Where my model Bucket portfolios have you holding a cushion of cash and bonds equal to 10 years worth of portfolio withdrawals, that’s probably overkill if you’ve got 10 years until retirement. Nevertheless, it is not too soon to start building your cash reserves above the emergency fund you probably maintained throughout your working life up to a year’s worth of living expenses or even more.

Take a closer look at the bond weighting in your portfolio as well, especially if you haven’t tended to de-risk your portfolio recently by cutting stock. The Lifetime Allocation Indexes can help you right-size your portfolio’s bonds with your expected retirement date. Keep in mind that the indexes pour the lion’s share of their bond assets into high-quality core bonds and just token amounts into non-core bonds like emerging-markets bonds. The goal is to expand your allocation to bond types that might hold steady or even rise somewhat in an equity-market shock. The best categories I’ve one-dimensionalized for that job include intermediate-term and short-term core and government-bond funds.

Step 5: Consider Your Equity Positioning

Alongside examining your portfolio’s baseline allocations to stocks versus bonds and cash, consider scrutinizing your positioning inside your equity portfolio, too. After all, it’s probably still the biggest part of your portfolio, and the placement of it is going to be a primary driver of how it behaves. The 2009 through 2021 market rally didn’t lift all boats equally: Value underperformed, at the expense of growth stocks, and international lagged US. An adjusted portfolio is supposed to prevent bias toward such areas that have been on a great performance run, but if you haven’t made changes recently in your portfolio’s equity allocations, you might find evidence of such bias. To view your portfolio’s sector positioning and Style Box positioning, use the X-Ray functionality within Portfolio Manager or the Instant X-Ray tool.
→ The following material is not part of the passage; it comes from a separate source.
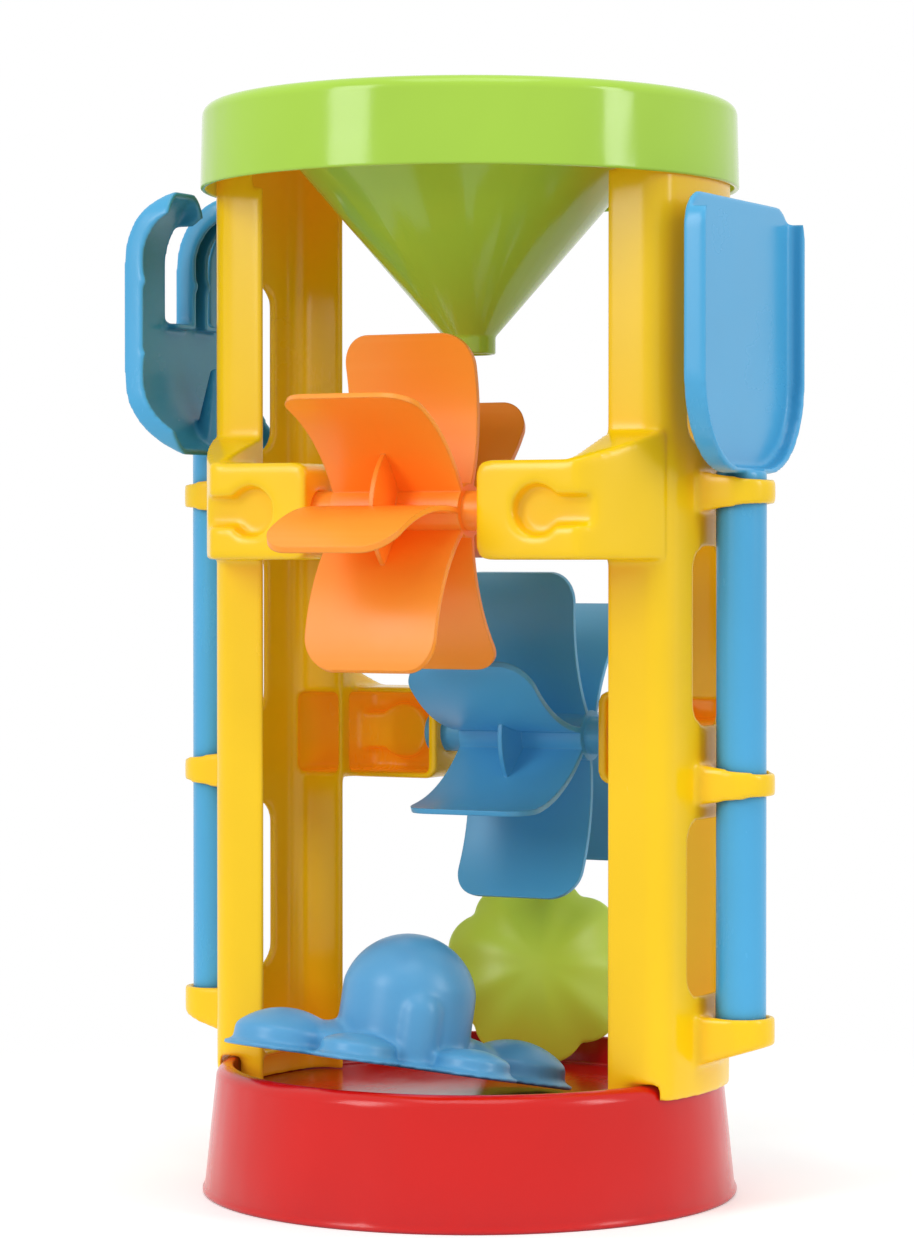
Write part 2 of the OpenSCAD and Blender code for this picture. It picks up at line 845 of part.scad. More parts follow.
module rake() {
    color(blue)
        mirror([1, 0, 0])
            rake_body();
}

// A round lobe of a mould: an upright side under a crown of a given radius
module lobe(r, h, crown_r) {
    rotate_extrude()
        intersection() {
            union() {
                translate([0, h - crown_r])
                    circle(r = crown_r);
                square([crown_r, max(h - crown_r, cut_over)]);
            }
            square([r, h]);
        }
}

// Lobes of the creature mould: place, radius, height and radius of the crown
function creature_lobes() = [
    [[0, 0], dome_r, dome_h, dome_crown_r],
    [[-fin_reach, 0], fin_r, fin_h, fin_crown_r],
    [[-fin_reach / 2, 0], fin_r * root_share, fin_h * root_share, fin_crown_r],
    [[fin_reach, fin_reach / 2], fin_r, fin_h, fin_crown_r],
    [[fin_reach / 2, fin_reach / 4], fin_r * root_share, fin_h * root_share, fin_crown_r],
    [[snout_r / 2, -snout_reach], snout_r, snout_h, snout_r],
    [[-paw_reach / 2, -paw_reach * paw_front_share], paw_r, paw_h, fin_crown_r],
    [[paw_reach * paw_front_share, -paw_reach * paw_side_share], paw_r, paw_h, fin_crown_r]];

// The creature mould in its own frame, its open side down
module creature_form(shrink) {
    for (part = creature_lobes())
        translate([part[0][0], part[0][1], 0])
            lobe(part[1] - shrink, part[2] - shrink, part[3] - shrink);
}

module creature_flange() {
    for (part = creature_lobes())
        translate([part[0][0], part[0][1], 0])
            cylinder(r = part[1] + mould_flange_w, h = mould_wall);
}

module creature_mould() {
    color(blue)
        translate([creature_place[0], creature_place[1] - base_inner_r,
                   creature_place[2] + deck_top_z])
            rotate([-creature_pitch, creature_tilt, mould_turn])
                difference() {
                    union() {
                        creature_form(0);
                        creature_flange();
                    }
                    translate([0, 0, -cut_over / 2])
                        creature_form(mould_wall);
                }
}

// Plan of the scalloped shell mould
module shell_plan(shrink) {
    circle(r = shell_r - shrink);
    for (i = [0 : scallop_count - 1])
        rotate([0, 0, i * 360 / scallop_count])
            translate([shell_r - scallop_r / 2, 0])
                circle(r = scallop_r - shrink);
}

// The scalloped shell mould in its own frame, its open side down
module shell_form(shrink) {
    intersection() {
        between(-shrink, shell_h)
            shell_plan(shrink);
        translate([0, 0, shell_h - shell_dome_r])
            sphere(r = shell_dome_r - shrink);
    }
}

module shell_mould() {
    color(lime)
        translate([shell_place[0], base_inner_r - shell_place[1],
                   shell_place[2] + deck_top_z])
            rotate([90 - shell_lean, 0, mould_turn])
                difference() {
                    shell_form(0);
                    shell_form(mould_wall);
                }
}

base_tray();
left_pillar();
right_pillar();
funnel();
upper_wheel();
lower_wheel();
shovel();
rake();
creature_mould();
shell_mould();
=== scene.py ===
"""Dresses the sand wheel toy: rounded glossy mouldings, soft studio light and the camera."""

from __future__ import annotations

import json
import logging
import math
from dataclasses import dataclass
from enum import Enum

import bmesh
import bpy
from mathutils import Matrix, Vector

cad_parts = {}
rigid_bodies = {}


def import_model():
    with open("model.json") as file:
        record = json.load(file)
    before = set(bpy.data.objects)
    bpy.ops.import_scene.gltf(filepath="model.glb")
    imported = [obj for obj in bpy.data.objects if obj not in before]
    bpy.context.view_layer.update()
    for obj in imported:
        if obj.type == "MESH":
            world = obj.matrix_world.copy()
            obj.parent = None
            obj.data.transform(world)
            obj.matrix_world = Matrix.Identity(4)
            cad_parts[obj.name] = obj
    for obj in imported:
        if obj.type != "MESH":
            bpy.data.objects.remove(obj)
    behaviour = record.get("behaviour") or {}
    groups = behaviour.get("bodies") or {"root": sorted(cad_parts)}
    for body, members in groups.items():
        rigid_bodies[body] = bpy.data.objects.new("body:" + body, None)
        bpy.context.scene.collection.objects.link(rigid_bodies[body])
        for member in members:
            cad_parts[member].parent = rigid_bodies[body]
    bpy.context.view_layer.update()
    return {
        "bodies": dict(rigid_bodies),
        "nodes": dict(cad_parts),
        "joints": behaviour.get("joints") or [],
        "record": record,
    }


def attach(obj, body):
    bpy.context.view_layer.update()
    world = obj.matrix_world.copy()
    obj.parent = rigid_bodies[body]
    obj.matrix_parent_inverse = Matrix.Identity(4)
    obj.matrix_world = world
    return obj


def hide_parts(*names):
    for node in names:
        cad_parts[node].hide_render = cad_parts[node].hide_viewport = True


LOG = logging.getLogger("sand_wheel_toy")
MM = 0.001
PHOTO_W = 914
PHOTO_H = 1238
MERGE_GAP = 0.004 * MM
TINY_EDGE = 0.01 * MM
FLAT_DEGREES = 0.4
EDGE_DEGREES = 30.0
CREASE_DEGREES = 40.0
DEEP_SHARE = 0.965
SMOOTH_FACTOR = 0.5
ROUND_PROFILE = 0.5
MIX_FIRST = 6
MIX_SECOND = 7
MIX_RESULT = 2
Colour = tuple[float, float, float]
Triple = tuple[float, float, float]
Range = tuple[float, float]


def linear(red: int, green: int, blue: int) -> Colour:
    """Turns a display colour of 0 to 255 into a linear one.

    Args:
        red: The red part.
        green: The green part.
        blue: The blue part.

    Returns:
        The same colour in linear values.
    """
    parts = [part / 255 for part in (red, green, blue)]
    low = [part / 12.92 if part <= 0.04045 else ((part + 0.055) / 1.055) ** 2.4 for part in parts]
    return low[0], low[1], low[2]


class Skin(Enum):
    """How the walls of a moulding meet."""

    CRISP = "rounded edges between flat and turned faces"
    SOFT = "walls that run into each other"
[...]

Step 6: Consider When You Will Start Social Security and Withdrawal Sequencing

If you’re making long-term adjustments, as noted above, do keep in mind the accounts in which you hold those assets and the order in which you plan on tapping those accounts when you finally retire. And the order in which you withdraw from those accounts, in turn, can inform where to hold which assets. This would be a good place to seek tax advice or financial planning advice, but the normal order of in-retirement withdrawals has you going through taxable accounts first, then through traditional tax-deferred and finally waiting in line to quint Roth.

That suggests you should have more liquid assets in your taxable accounts (something you probably did already, since you’re likely holding your emergency fund in them). So, for the most aggressive, highest-returning assets (often stocks), there’s Roth accounts. Because they will probably be part of the middle of your distribution queue, are subject to required minimum distributions and probably will represent the largest percentage of your portfolio, your tax-deferred accounts should include a mix of safer, income-producing securities such as bonds as well as higher-returning, higher-risk assets such as stocks.
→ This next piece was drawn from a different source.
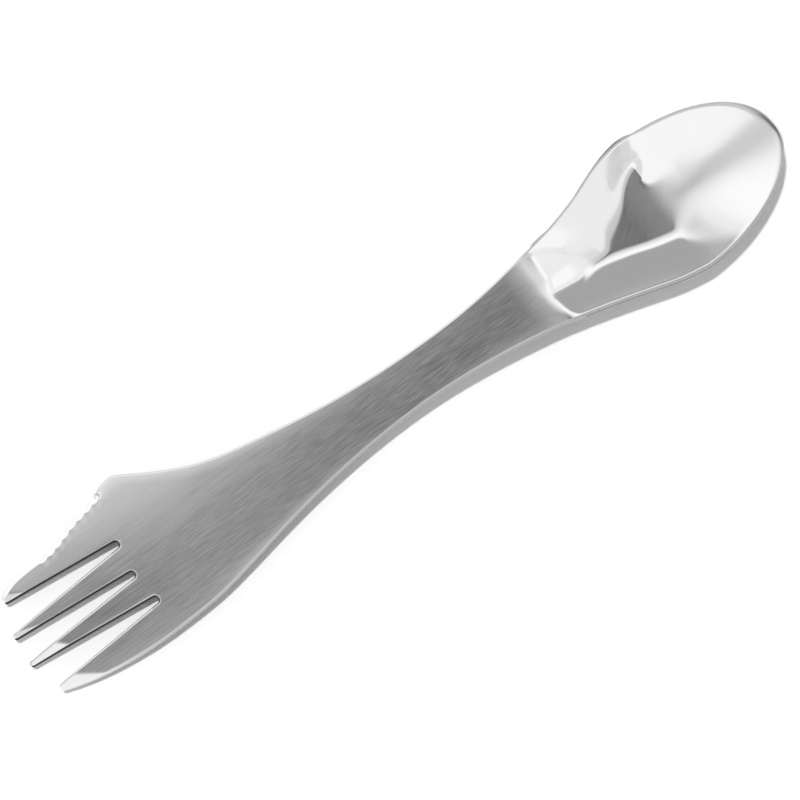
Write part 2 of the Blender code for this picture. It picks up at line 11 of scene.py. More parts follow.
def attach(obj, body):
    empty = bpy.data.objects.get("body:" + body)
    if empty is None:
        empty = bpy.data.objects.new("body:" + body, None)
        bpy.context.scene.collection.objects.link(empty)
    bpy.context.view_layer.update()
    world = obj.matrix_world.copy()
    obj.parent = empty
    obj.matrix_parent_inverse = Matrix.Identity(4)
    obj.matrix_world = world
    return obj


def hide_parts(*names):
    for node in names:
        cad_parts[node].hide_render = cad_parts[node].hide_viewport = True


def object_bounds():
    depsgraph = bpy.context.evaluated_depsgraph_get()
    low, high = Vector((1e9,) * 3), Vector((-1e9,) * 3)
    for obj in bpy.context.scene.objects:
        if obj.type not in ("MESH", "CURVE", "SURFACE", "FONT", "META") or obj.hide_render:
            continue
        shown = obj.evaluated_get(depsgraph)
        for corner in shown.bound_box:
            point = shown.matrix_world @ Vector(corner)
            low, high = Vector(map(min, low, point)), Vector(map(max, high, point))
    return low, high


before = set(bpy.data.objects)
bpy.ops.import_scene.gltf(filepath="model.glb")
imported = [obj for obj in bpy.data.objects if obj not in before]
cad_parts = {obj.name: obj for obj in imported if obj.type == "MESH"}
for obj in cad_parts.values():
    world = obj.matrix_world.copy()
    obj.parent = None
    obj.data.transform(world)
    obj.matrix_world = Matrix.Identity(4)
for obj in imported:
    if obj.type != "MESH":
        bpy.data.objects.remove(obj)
cadLow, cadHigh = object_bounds()
mm = 0.001


def toLinear(hexColour):
    channels = [int(hexColour[i:i + 2], 16) / 255 for i in (1, 3, 5)]
    return [c / 12.92 if c <= 0.04045 else ((c + 0.055) / 1.055) ** 2.4 for c in channels] + [1.0]


def addNode(tree, kind, settings=None, links=None):
    # settings are the node's own properties, links its inputs: a value or another node's socket
    node = tree.nodes.new(kind)
    for name, value in (settings or {}).items():
        setattr(node, name, value)
    for name, value in (links or {}).items():
        if isinstance(value, bpy.types.NodeSocket):
            tree.links.new(value, node.inputs[name])
        else:
            node.inputs[name].default_value = value
    return node


def ease(start, end, x):
    # 0 before the start, 1 past the end and smooth between; the start may be the higher of the two
    t = np.clip((x - start) / (end - start), 0.0, 1.0)
    return t * t * (3 - 2 * t)


def smoothMax(a, b, blend):
    # the higher of the two, with the corner where they cross rounded over the blend
    h = np.maximum(blend - np.abs(a - b), 0.0) / blend
    return np.maximum(a, b) + h ** 3 * blend / 6


def smoothMin(a, b, blend):
    return -smoothMax(-a, -b, blend)


def curveThrough(points):
    # natural cubic through the points, so its bend changes evenly
    px, py = [np.array(side, float) for side in zip(*sorted(points))]
    count, step = len(px), np.diff(px)
    left, right = np.zeros((count, count)), np.zeros(count)
    left[0, 0] = left[-1, -1] = 1
    for i in range(1, count - 1):
        left[i, i - 1:i + 2] = step[i - 1], 2 * (step[i - 1] + step[i]), step[i]
        right[i] = 6 * ((py[i + 1] - py[i]) / step[i] - (py[i] - py[i - 1]) / step[i - 1])
    bend = np.linalg.solve(left, right)

    def at(x):
        x = np.asarray(x, float)
        i = np.clip(np.searchsorted(px, x) - 1, 0, count - 2)
        a, b = (px[i + 1] - x) / step[i], (x - px[i]) / step[i]
        bent = (a ** 3 - a) * bend[i] + (b ** 3 - b) * bend[i + 1]
        return a * py[i] + b * py[i + 1] + bent * step[i] ** 2 / 6
    return at


def along(start, end, shares):
    # the two ends, and between them points at shares of the way along and of the way out
    length, rise = end[0] - start[0], end[1] - start[1]
    return [start] + [(start[0] + p * length, start[1] + r * rise) for p, r in shares] + [end]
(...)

And keep in mind, Social Security start date is a piece of this puzzle as well. Delaying Social Security is one of the highest payoff strategies to enrich a plan’s viability, being it expands your lifetime benefit, the vast majority of retirement planning experts say. The Social Security Administration Retirement Estimator lets you model out your Social Security benefits based on different Social Security start dates. Another very useful and free Social Security claiming tool is the website Open Social Security. Married couples should be especially careful to plan for Social Security as a couple, considering how to maximize their combined lifetime benefits from the program. (When one spouse is younger than the other and would receive a larger benefit from a spousal benefit than from his or her own benefit, delaying receipt of benefits as long as possible will be especially beneficial to the older, higher earner of the couple.) The decision to delay Social Security, for example, means you will need to draw more from your in-retirement accounts earlier in retirement, which may affect how you structure those accounts.
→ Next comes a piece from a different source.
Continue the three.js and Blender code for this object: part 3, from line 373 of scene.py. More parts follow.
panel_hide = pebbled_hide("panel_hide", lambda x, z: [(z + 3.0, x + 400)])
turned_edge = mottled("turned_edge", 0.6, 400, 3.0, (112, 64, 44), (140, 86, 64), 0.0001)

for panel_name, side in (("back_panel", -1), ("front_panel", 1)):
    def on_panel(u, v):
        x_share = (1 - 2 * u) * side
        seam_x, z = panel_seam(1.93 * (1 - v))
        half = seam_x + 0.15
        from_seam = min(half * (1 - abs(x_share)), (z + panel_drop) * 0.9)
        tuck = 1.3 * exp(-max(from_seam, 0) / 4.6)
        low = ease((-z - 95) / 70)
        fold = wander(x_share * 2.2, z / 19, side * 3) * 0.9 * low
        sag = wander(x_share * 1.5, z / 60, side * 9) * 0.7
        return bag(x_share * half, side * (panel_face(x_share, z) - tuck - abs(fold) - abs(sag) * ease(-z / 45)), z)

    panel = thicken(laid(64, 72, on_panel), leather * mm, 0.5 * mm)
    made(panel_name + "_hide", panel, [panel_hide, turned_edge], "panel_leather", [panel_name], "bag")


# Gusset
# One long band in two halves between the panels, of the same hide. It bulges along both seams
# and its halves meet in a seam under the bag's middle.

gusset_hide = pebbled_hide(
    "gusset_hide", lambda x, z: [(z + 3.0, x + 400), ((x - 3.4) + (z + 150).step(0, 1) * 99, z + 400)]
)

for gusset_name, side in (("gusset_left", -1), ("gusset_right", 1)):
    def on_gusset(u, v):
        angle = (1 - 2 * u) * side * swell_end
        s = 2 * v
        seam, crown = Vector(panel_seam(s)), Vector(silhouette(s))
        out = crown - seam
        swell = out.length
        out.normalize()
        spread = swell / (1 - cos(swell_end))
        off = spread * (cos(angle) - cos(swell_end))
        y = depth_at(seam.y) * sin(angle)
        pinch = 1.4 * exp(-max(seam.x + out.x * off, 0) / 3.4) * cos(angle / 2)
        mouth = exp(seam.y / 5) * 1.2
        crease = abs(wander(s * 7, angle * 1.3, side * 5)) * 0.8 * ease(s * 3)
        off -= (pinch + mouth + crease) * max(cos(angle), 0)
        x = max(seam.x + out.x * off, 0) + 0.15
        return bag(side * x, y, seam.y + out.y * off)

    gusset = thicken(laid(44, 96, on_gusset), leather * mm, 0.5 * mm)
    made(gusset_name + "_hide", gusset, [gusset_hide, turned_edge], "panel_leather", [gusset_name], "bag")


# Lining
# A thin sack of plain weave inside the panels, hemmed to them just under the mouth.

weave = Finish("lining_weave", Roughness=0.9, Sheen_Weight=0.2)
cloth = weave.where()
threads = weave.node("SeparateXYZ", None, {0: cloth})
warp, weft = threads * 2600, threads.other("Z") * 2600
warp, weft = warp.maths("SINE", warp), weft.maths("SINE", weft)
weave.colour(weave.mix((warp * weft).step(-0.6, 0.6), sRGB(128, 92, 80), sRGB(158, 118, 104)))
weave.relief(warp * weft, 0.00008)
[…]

Step 7: Consider Projected Changes to Lifestyle

Talk about retirement planning typically focuses on the assets side of the balance sheet. But spending is just as powerful a lever.

So use the years leading up to retirement to test run your planned postretirement spending. If it’s looking like you may have a gap, you may be able to find ways to cut your retirement expenses. Housing costs are one of our biggest expenses in retirement and before it, so cutting back on housing whether by downsizing or moving to a cheaper part of the country can be particularly powerful. The name of the game is starting the planning process as early as possible, especially if you’ll be selling a home and/or buying a new one. If you’re in a sellers’ market now, it may be time to sell before you even retire. (Unless, of course, you are also going to be buying in that same seller’s market, in which case it may be a wash.)

Step 8: Evaluate the Safety Net of Your Insurance

You need that cushion of safety built up at this stage of life; that’s your insurance policy in the event of a longer-lasting bear market. That said, it is also important to have insurance for other risks that you’d never be able to pay for out of pocket. There are the usual insurance recommendations leading up to retirement: property and casualty, personal liability and health and disability, naturally. As grown children should be fully off your payroll, it’s also prudent to review whether life insurance should still be a part of your financial picture at this time; whole life insurance can make sense in some circumstances, once your dependents are fully grown, you’ll have less of a need. Long-term-care insurance might be prohibitively expensive by the time you’re in your early 60s, or you might have developed a health condition that prevents you from buying it. But it’s still a good idea to price out a policy, especially if you’ve accumulated a sizable but not gigantic nest egg. You might conclude that a traditional policy still makes sense for you, or you might look for alternatives. At least, ensure that you have a strategy.